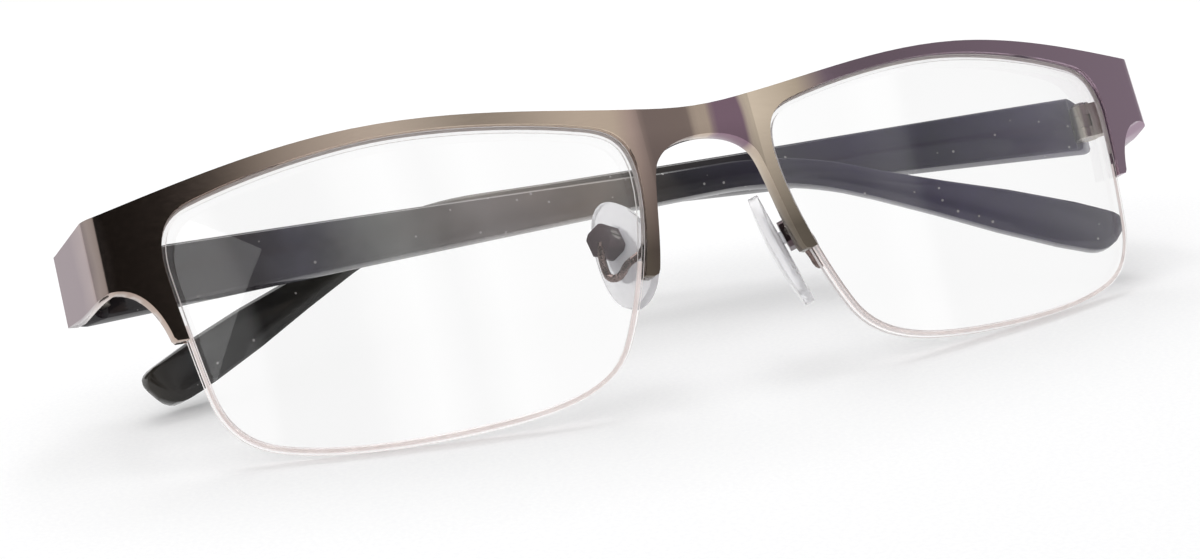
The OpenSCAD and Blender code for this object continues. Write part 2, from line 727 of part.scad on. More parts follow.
// The hinge end is cut to a mitre, with its upper and lower corners rounded
relief_gap = 0.15;
end_round = 1;
mitre_angle = atan2(mitre_inner - temple_start, temple_t);
block = 3 * temple_t;
module mitre_cut() {
    translate([-block, -block, -reach / 2]) cube([3 * block, block, reach]);
    for (lower = [0, 1])
        mirror([0, 0, lower]) translate([-block, 0, temple_h_hinge / 2 - end_round]) difference() {
            translate([0, -eps, 0]) cube([3 * block, end_round + eps, 2 * end_round]);
            translate([0, end_round, 0]) rotate([0, 90, 0]) cylinder(r = end_round, h = 3 * block);
        }
}

module temple(right) {
    color(charcoal) fold_place(right) difference() {
        temple_body();
        translate([face_from_pin, mitre_inner - pin_behind_joint, 0])
            rotate([0, 0, -mitre_angle]) mitre_cut();
        translate([0, 0, -reach / 2]) cylinder(r = knuckle_r + relief_gap, h = reach);
        hinge_tongue();
        core_body();
    }
}

brow_front();
lens(true);  // lens_right
lens(false);  // lens_left
rim_liner(true);  // rim_liner_right
rim_liner(false);  // rim_liner_left
lens_line_piece(true);  // lens_line_right
lens_line_piece(false);  // lens_line_left
pad_arm(true);  // pad_arm_right
pad_arm(false);  // pad_arm_left
pad_box(true);  // pad_box_right
pad_box(false);  // pad_box_left
pad_screw(true);  // pad_screw_right
pad_screw(false);  // pad_screw_left
nose_pad(true);  // nose_pad_right
nose_pad(false);  // nose_pad_left
pad_core(true);  // pad_core_right
pad_core(false);  // pad_core_left
front_hinge(true);  // front_hinge_right
front_hinge(false);  // front_hinge_left
hinge_screw(true);  // hinge_screw_right
hinge_screw(false);  // hinge_screw_left
temple_hinge(true);  // temple_hinge_right
temple_hinge(false);  // temple_hinge_left
temple_core(true);  // temple_core_right
temple_core(false);  // temple_core_left
temple(true);  // temple_right
temple(false);  // temple_left
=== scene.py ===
# %% [markdown]
# # Half-rim reading glasses, folded on a white table
# The solids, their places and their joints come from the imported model, which stays fixed. This script
# dresses it. The metal front, the lenses, the temples and the pads are copied from the solids and cleaned,
# and all but the lenses get the small edge rounds that polishing or moulding leaves. Every other solid stays
# as it is and gets its own material.

# %% Load the fixed frame
import math

import bpy
import numpy as np
from mathutils import Matrix, Vector


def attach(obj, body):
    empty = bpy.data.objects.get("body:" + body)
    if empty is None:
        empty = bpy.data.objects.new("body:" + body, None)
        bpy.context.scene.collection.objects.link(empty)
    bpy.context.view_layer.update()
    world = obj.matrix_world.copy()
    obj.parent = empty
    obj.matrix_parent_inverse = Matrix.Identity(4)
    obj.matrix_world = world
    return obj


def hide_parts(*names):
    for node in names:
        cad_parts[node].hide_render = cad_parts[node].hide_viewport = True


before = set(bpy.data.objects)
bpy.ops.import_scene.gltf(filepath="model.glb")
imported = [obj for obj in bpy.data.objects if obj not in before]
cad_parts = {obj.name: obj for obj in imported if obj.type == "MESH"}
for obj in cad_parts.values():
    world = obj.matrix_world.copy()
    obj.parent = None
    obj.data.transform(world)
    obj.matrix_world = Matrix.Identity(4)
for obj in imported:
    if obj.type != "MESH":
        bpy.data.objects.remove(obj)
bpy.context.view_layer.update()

MM = 0.001
SIDES = ("right", "left")

# %% [markdown]
# ## Camera
# The camera stands in front of the wearer's right side, a little above the table, and is rolled a few
# degrees against the horizon. A lens of 67 mm on full frame gives the perspective of the photograph.

# %% Camera
CAMERA_AT = Vector((-107.21, -239.91, 81.25)) * MM
CAMERA_AIM = Vector((-16.35, -21.47, 15.13)) * MM
CAMERA_ROLL = math.radians(-3.79)
LENS_MM = 67.49
SENSOR_MM = 36.0
NEAR_MM = 10
FAR_M = 20.0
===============
## Stated problem
Repeat the data above exactly.

## Response to this task
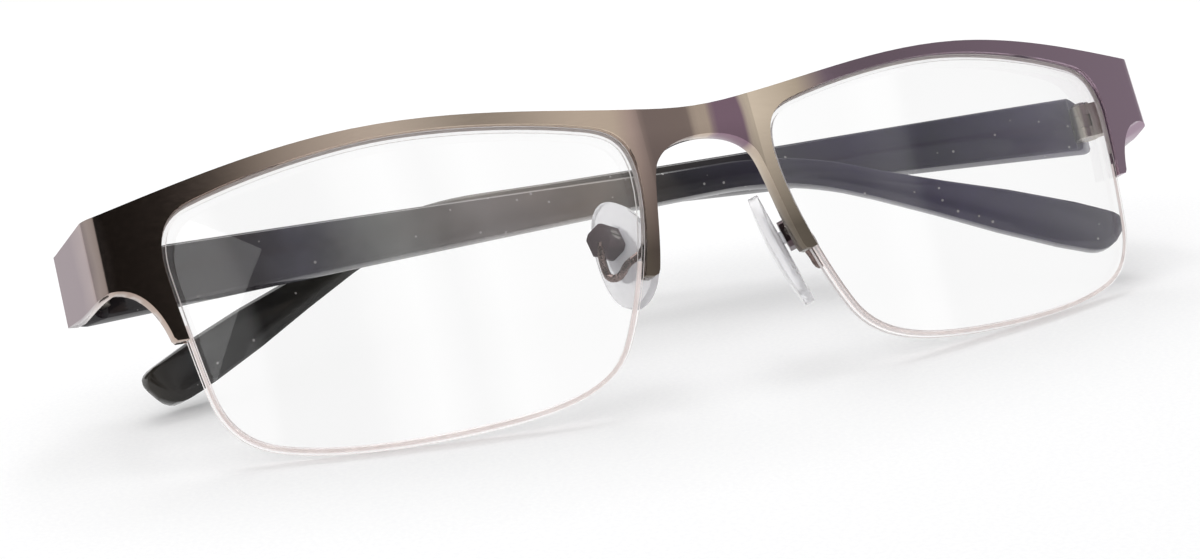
The OpenSCAD and Blender code for this object continues. Write part 2, from line 727 of part.scad on. More parts follow.
// The hinge end is cut to a mitre, with its upper and lower corners rounded
relief_gap = 0.15;
end_round = 1;
mitre_angle = atan2(mitre_inner - temple_start, temple_t);
block = 3 * temple_t;
module mitre_cut() {
    translate([-block, -block, -reach / 2]) cube([3 * block, block, reach]);
    for (lower = [0, 1])
        mirror([0, 0, lower]) translate([-block, 0, temple_h_hinge / 2 - end_round]) difference() {
            translate([0, -eps, 0]) cube([3 * block, end_round + eps, 2 * end_round]);
            translate([0, end_round, 0]) rotate([0, 90, 0]) cylinder(r = end_round, h = 3 * block);
        }
}

module temple(right) {
    color(charcoal) fold_place(right) difference() {
        temple_body();
        translate([face_from_pin, mitre_inner - pin_behind_joint, 0])
            rotate([0, 0, -mitre_angle]) mitre_cut();
        translate([0, 0, -reach / 2]) cylinder(r = knuckle_r + relief_gap, h = reach);
        hinge_tongue();
        core_body();
    }
}

brow_front();
lens(true);  // lens_right
lens(false);  // lens_left
rim_liner(true);  // rim_liner_right
rim_liner(false);  // rim_liner_left
lens_line_piece(true);  // lens_line_right
lens_line_piece(false);  // lens_line_left
pad_arm(true);  // pad_arm_right
pad_arm(false);  // pad_arm_left
pad_box(true);  // pad_box_right
pad_box(false);  // pad_box_left
pad_screw(true);  // pad_screw_right
pad_screw(false);  // pad_screw_left
nose_pad(true);  // nose_pad_right
nose_pad(false);  // nose_pad_left
pad_core(true);  // pad_core_right
pad_core(false);  // pad_core_left
front_hinge(true);  // front_hinge_right
front_hinge(false);  // front_hinge_left
hinge_screw(true);  // hinge_screw_right
hinge_screw(false);  // hinge_screw_left
temple_hinge(true);  // temple_hinge_right
temple_hinge(false);  // temple_hinge_left
temple_core(true);  // temple_core_right
temple_core(false);  // temple_core_left
temple(true);  // temple_right
temple(false);  // temple_left
=== scene.py ===
# %% [markdown]
# # Half-rim reading glasses, folded on a white table
# The solids, their places and their joints come from the imported model, which stays fixed. This script
# dresses it. The metal front, the lenses, the temples and the pads are copied from the solids and cleaned,
# and all but the lenses get the small edge rounds that polishing or moulding leaves. Every other solid stays
# as it is and gets its own material.

# %% Load the fixed frame
import math

import bpy
import numpy as np
from mathutils import Matrix, Vector


def attach(obj, body):
    empty = bpy.data.objects.get("body:" + body)
    if empty is None:
        empty = bpy.data.objects.new("body:" + body, None)
        bpy.context.scene.collection.objects.link(empty)
    bpy.context.view_layer.update()
    world = obj.matrix_world.copy()
    obj.parent = empty
    obj.matrix_parent_inverse = Matrix.Identity(4)
    obj.matrix_world = world
    return obj


def hide_parts(*names):
    for node in names:
        cad_parts[node].hide_render = cad_parts[node].hide_viewport = True


before = set(bpy.data.objects)
bpy.ops.import_scene.gltf(filepath="model.glb")
imported = [obj for obj in bpy.data.objects if obj not in before]
cad_parts = {obj.name: obj for obj in imported if obj.type == "MESH"}
for obj in cad_parts.values():
    world = obj.matrix_world.copy()
    obj.parent = None
    obj.data.transform(world)
    obj.matrix_world = Matrix.Identity(4)
for obj in imported:
    if obj.type != "MESH":
        bpy.data.objects.remove(obj)
bpy.context.view_layer.update()

MM = 0.001
SIDES = ("right", "left")

# %% [markdown]
# ## Camera
# The camera stands in front of the wearer's right side, a little above the table, and is rolled a few
# degrees against the horizon. A lens of 67 mm on full frame gives the perspective of the photograph.

# %% Camera
CAMERA_AT = Vector((-107.21, -239.91, 81.25)) * MM
CAMERA_AIM = Vector((-16.35, -21.47, 15.13)) * MM
CAMERA_ROLL = math.radians(-3.79)
LENS_MM = 67.49
SENSOR_MM = 36.0
NEAR_MM = 10
FAR_M = 20.0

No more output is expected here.